Il Catania spreca un altro contropiede con Castro e Panucci cambia nuovamente: dentro Djokovic per Moscati, Maicon torna alto a destra con Jelenic sulla fascia opposta, per un 3-5-2 che in fase offensiva si trasforma in un 3-3-4 di “contiana” memoria. D’altronde, Maniero e Castro sono troppo isolati e tre difensori bastano e avanzano per proteggere la difesa labronica e far ripartire l’azione; l’affollamento creato da Marcolin in difesa serve soltanto a spazzar il più alto numero di palloni possibili dall’area etnea senza che però si riesca a uscire dai trenta metri in cui Luci e compagni schiacciano la formazione rossazzurra. L’ultimo cambio (Chrapek per Maniero) è la definitiva bandiera bianca alzata dal trainer bresciano. Seguiranno i dieci minuti finali in cui il Livorno sfiora a più riprese il meritato pareggio senza riuscire a trovarlo, tra errori e sfortuna sui tiri da fuori e in mischia sui calci d’angolo. Fino all’epilogo col “mucchio selvaggio” e con l’entrata scomposta di Gyomber che costa caro.

Brescia: nuovo appuntamento con la storia (avversaria)?

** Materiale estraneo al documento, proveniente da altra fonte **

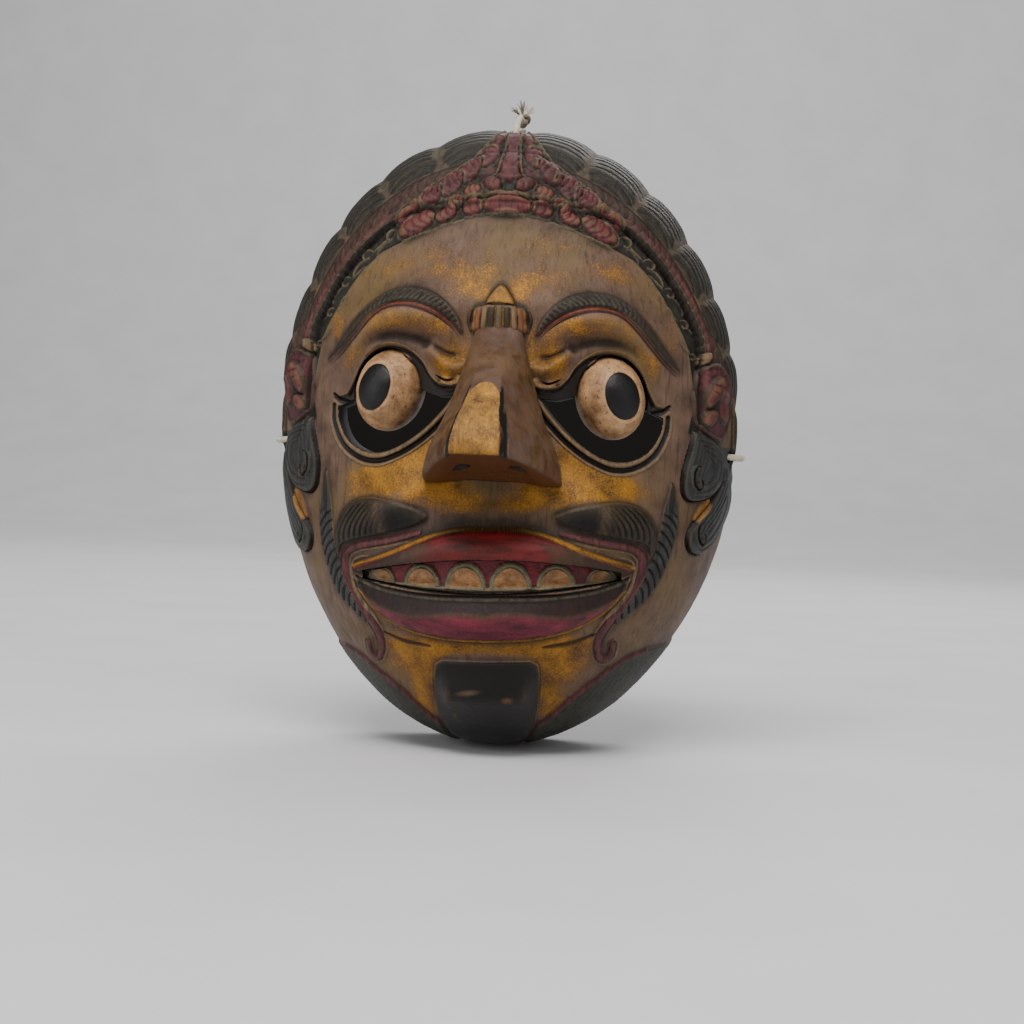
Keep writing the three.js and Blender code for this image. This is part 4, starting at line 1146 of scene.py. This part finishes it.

Il pareggio che toglie ogni ulteriore velleità di playoff fa risuonare nuovamente dei campanellini d’allarme in ottica playout. Col solo punto racimolato nelle ultime due gare, il vantaggio sulla zona calda si è ridotto a 4 punti (che gli etnei vantano sul Crotone). Mancano almeno due, tre punti per poter stare tranquilli e la sfida col Brescia (in cui mancherà Mazzotta per squalifica) è un’occasione buona per chiudere il discorso e guardare con più spensieratezza alle ultime due sfide contro Cittadella e Carpi che, per motivi opposti, non paiono insormontabili. Le “rondinelle” contro il Catania si giocano l’ultima, flebile, speranza aritmetica di raggiungimento della zona playout, e gli etnei, già “carnefici” l’8 maggio 2011 – quando mandarono il Brescia in Serie B con i gol di Silvestre e Bergessio – potrebbero ripetere la tradizione nella categoria inferiore. Non per infierire, ma per archiviare quanto prima una “stagione fallimentare” e incominciare a parlare di futuro.